El otro día, en Fitur, los asturianos presentamos con todos los honores al gochu asturcelta, que, según cuentan sus criadores, es una raza autóctona que, tras años de mucho tesón, hemos rescatado del olvido, tal que fuera la gran resurrección de un cerdo del que nadie había tenido noticia hasta la fecha. Para lograr que la gente se haga conservadora, basta con darle algo que conservar. Si hay algo que el nuevo régimen está consiguiendo sin necesidad de sufrir los varapalos de la oposición es la recuperación / conservación de nuestro tiempo perdido, eso que los regionalistas llaman nuestro pasado o nuestras raíces, por mucho que uno piense que esas raíces, inevitablemente, siempre huelen a estiércol.

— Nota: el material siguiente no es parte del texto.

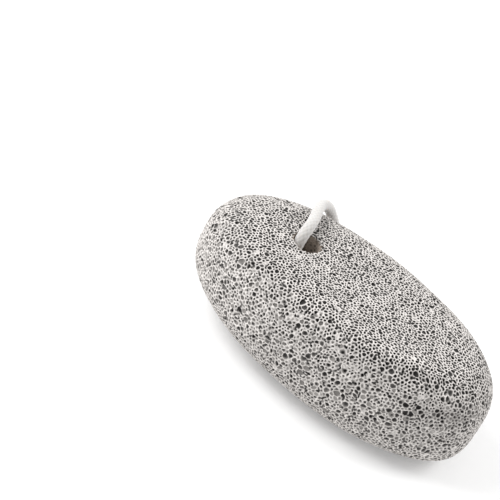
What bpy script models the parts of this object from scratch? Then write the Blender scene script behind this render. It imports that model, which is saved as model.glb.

Asturias vuelve a la ritualización del pueblo con los andares de un hermoso cerdo. La ritualización del pueblo asturiano mediante la gastronomía y sus trajes populares ha sido siempre una maniobra política que tiende a exaltar en ese pueblo los valores de su pobreza, el quietismo y el conformismo, la idealización de una vida arcádica de pastores arando de sol a sol y criando cerdos, al son de una gaita y una pandereta. Sin embargo, no vayamos a culpar a estas alturas a un pobre cerdo de los problemas que sufre Asturias.

Este sambenito que le han colgado al cerdo de Fitur responde a la autocomplacencia de una parte del pueblo asturiano, a una sublimación de su pobreza, sublimación, dicho sea de paso, fomentada interesadamente por los conservadores /conservacionistas de nuestra región. A veces, los que controlan el cotarro han ido tan lejos en su juego que han llegado a creérselo y han colaborado con él, igual que las nobles francesas jugaban a ser pastoras en Versalles. Pero la demagogia de las costumbres no tarda mucho tiempo en apagar su llama, de modo que «el pobre vuelve a su pobreza, el rico a su riqueza y el señor cura a sus misas» (Serrat).

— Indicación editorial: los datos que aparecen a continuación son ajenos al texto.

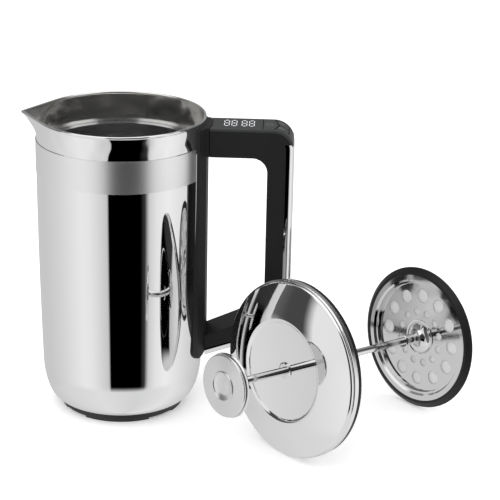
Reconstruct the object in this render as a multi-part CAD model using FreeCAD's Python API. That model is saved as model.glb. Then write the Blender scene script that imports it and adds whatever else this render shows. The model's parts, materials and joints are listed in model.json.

Todas las sociedades, sea cual sea su régimen, sufren en algún momento la exaltación nacionalista o regionalista de los supuestos valores populares, y en esta exaltación se esconde la trampa de mantener a su pueblo satisfecho. Por el contrario, si los asturianos hemos llegado a tener conciencia de nuestra propia realidad es porque nos hemos desvestido de todo folclore que invitara a pensar que éramos un pueblo galo que logró resistirse a la invasión de los romanos. Porque un pueblo que se entrega al folclore y la gastronomía no deja de ser un pueblo que se aburre entre la cultura y el sexo o a la escasez de ambas cosas.

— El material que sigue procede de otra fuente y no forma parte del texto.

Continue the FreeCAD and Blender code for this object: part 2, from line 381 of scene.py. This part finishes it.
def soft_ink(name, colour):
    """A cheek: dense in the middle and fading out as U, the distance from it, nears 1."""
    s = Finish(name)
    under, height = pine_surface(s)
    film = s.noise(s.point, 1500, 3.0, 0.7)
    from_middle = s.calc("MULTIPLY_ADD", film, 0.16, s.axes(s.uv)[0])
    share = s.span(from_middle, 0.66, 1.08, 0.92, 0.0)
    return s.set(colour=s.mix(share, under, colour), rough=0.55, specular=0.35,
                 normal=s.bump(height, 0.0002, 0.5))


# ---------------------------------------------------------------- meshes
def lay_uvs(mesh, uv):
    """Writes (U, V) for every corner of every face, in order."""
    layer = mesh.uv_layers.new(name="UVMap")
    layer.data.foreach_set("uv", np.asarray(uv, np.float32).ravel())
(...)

La geografía de un país, su arquitectura, su urbanismo están condicionados por el espíritu de una época, y el espíritu de una época está hecho de las profundidades de la Historia, de la noción del presente, y sobre todo, de la previsión de su porvenir. Resulta definitorio contemplar que lo más interesante que los asturianos hemos podido presentar en Fitur este año es un cerdo alegre y bullanguero, con toda la legitimidad, eso sí, que otorga saberse parte de una raza. Nuestro consuelo consiste en saber que hemos rescatado una verdad del paraíso natural: la verdad del cerdo, querido y desocupado lector, cuya náusea nos invita a todos a un hermoso y pantagruélico genocidio.